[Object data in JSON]
---

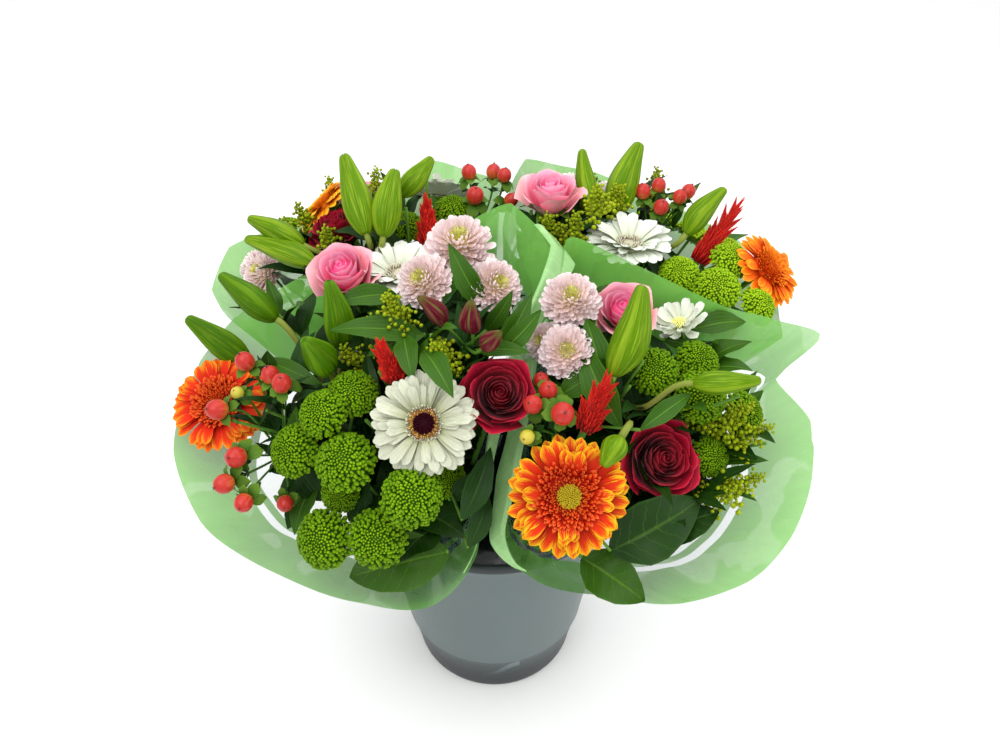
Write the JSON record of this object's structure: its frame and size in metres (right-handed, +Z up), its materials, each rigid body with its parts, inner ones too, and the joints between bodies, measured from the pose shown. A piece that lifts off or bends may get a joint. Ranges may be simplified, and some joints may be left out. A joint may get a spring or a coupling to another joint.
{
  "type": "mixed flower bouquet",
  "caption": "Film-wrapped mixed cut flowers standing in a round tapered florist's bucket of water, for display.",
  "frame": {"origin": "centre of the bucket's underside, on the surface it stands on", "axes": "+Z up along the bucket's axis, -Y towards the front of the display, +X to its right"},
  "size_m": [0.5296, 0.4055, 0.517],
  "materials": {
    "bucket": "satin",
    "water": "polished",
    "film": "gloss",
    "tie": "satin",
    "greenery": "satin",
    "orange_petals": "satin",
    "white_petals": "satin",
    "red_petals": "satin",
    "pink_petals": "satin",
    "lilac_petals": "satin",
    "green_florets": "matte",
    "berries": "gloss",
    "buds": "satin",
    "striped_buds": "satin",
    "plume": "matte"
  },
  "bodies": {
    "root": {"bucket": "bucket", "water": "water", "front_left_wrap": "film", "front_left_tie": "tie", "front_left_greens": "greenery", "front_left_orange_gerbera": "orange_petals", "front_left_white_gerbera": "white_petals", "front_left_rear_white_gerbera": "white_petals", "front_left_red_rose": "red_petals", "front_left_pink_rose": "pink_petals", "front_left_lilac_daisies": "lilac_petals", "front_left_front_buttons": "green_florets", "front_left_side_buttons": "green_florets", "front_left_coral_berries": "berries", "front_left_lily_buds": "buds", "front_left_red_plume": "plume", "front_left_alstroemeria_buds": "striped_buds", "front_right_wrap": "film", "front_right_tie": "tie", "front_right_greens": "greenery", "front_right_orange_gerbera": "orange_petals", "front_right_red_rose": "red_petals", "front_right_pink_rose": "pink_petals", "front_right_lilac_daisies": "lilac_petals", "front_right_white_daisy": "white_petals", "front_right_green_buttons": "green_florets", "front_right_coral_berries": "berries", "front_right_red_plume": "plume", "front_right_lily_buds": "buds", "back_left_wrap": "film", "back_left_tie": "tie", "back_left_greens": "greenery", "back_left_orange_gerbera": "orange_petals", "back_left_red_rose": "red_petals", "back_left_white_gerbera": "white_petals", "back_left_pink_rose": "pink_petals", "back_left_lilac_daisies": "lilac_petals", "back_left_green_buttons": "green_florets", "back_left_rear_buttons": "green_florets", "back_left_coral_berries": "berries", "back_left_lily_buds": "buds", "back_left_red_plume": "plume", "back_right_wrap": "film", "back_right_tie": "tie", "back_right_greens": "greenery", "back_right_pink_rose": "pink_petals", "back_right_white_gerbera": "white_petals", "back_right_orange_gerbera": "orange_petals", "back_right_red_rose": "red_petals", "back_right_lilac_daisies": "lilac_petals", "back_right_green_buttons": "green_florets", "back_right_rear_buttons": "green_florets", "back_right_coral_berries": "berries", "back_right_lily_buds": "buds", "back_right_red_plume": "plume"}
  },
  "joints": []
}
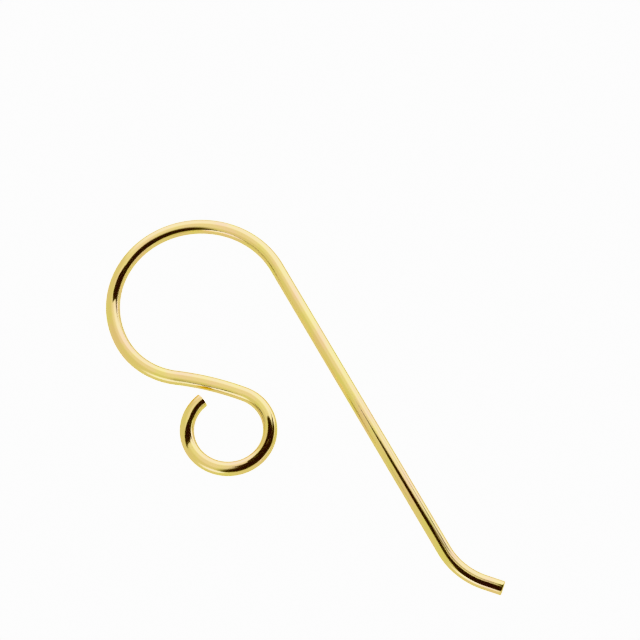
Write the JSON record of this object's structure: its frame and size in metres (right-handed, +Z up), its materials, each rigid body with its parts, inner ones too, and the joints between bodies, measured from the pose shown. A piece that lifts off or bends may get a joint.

---

**Exercise details:** Write the listing out again, exactly as it reads.

**Answer to this exercise:**
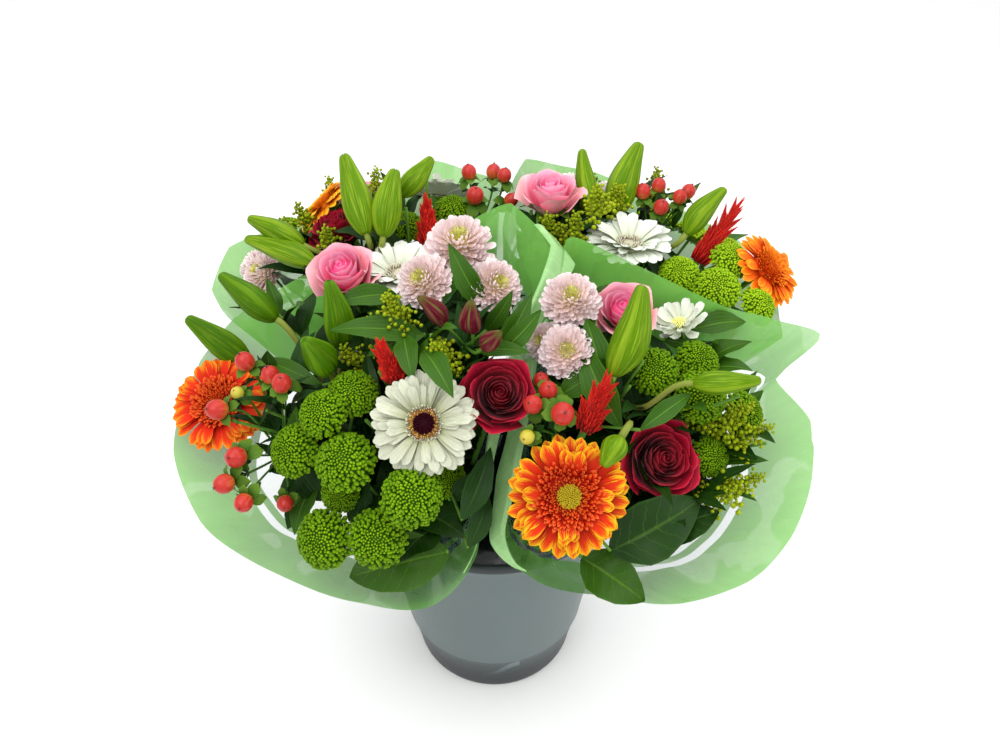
Write the JSON record of this object's structure: its frame and size in metres (right-handed, +Z up), its materials, each rigid body with its parts, inner ones too, and the joints between bodies, measured from the pose shown. A piece that lifts off or bends may get a joint. Ranges may be simplified, and some joints may be left out. A joint may get a spring or a coupling to another joint.
{
  "type": "mixed flower bouquet",
  "caption": "Film-wrapped mixed cut flowers standing in a round tapered florist's bucket of water, for display.",
  "frame": {"origin": "centre of the bucket's underside, on the surface it stands on", "axes": "+Z up along the bucket's axis, -Y towards the front of the display, +X to its right"},
  "size_m": [0.5296, 0.4055, 0.517],
  "materials": {
    "bucket": "satin",
    "water": "polished",
    "film": "gloss",
    "tie": "satin",
    "greenery": "satin",
    "orange_petals": "satin",
    "white_petals": "satin",
    "red_petals": "satin",
    "pink_petals": "satin",
    "lilac_petals": "satin",
    "green_florets": "matte",
    "berries": "gloss",
    "buds": "satin",
    "striped_buds": "satin",
    "plume": "matte"
  },
  "bodies": {
    "root": {"bucket": "bucket", "water": "water", "front_left_wrap": "film", "front_left_tie": "tie", "front_left_greens": "greenery", "front_left_orange_gerbera": "orange_petals", "front_left_white_gerbera": "white_petals", "front_left_rear_white_gerbera": "white_petals", "front_left_red_rose": "red_petals", "front_left_pink_rose": "pink_petals", "front_left_lilac_daisies": "lilac_petals", "front_left_front_buttons": "green_florets", "front_left_side_buttons": "green_florets", "front_left_coral_berries": "berries", "front_left_lily_buds": "buds", "front_left_red_plume": "plume", "front_left_alstroemeria_buds": "striped_buds", "front_right_wrap": "film", "front_right_tie": "tie", "front_right_greens": "greenery", "front_right_orange_gerbera": "orange_petals", "front_right_red_rose": "red_petals", "front_right_pink_rose": "pink_petals", "front_right_lilac_daisies": "lilac_petals", "front_right_white_daisy": "white_petals", "front_right_green_buttons": "green_florets", "front_right_coral_berries": "berries", "front_right_red_plume": "plume", "front_right_lily_buds": "buds", "back_left_wrap": "film", "back_left_tie": "tie", "back_left_greens": "greenery", "back_left_orange_gerbera": "orange_petals", "back_left_red_rose": "red_petals", "back_left_white_gerbera": "white_petals", "back_left_pink_rose": "pink_petals", "back_left_lilac_daisies": "lilac_petals", "back_left_green_buttons": "green_florets", "back_left_rear_buttons": "green_florets", "back_left_coral_berries": "berries", "back_left_lily_buds": "buds", "back_left_red_plume": "plume", "back_right_wrap": "film", "back_right_tie": "tie", "back_right_greens": "greenery", "back_right_pink_rose": "pink_petals", "back_right_white_gerbera": "white_petals", "back_right_orange_gerbera": "orange_petals", "back_right_red_rose": "red_petals", "back_right_lilac_daisies": "lilac_petals", "back_right_green_buttons": "green_florets", "back_right_rear_buttons": "green_florets", "back_right_coral_berries": "berries", "back_right_lily_buds": "buds", "back_right_red_plume": "plume"}
  },
  "joints": []
}
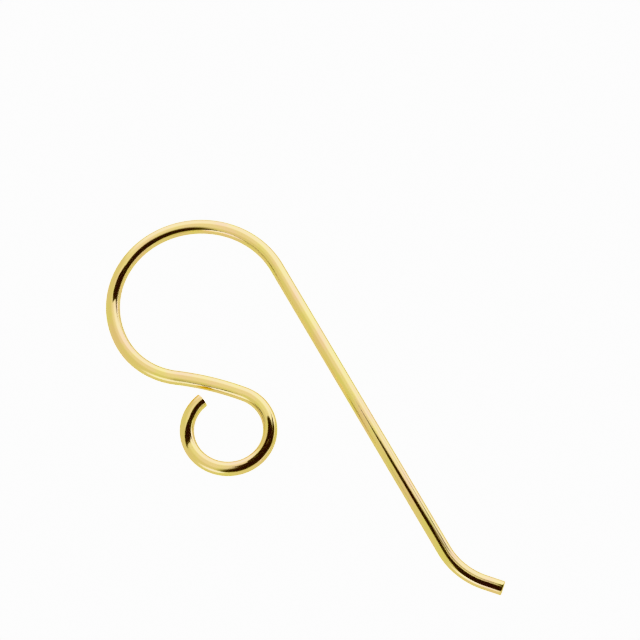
Write the JSON record of this object's structure: its frame and size in metres (right-handed, +Z up), its materials, each rigid body with its parts, inner ones too, and the joints between bodies, measured from the pose shown. A piece that lifts off or bends may get a joint.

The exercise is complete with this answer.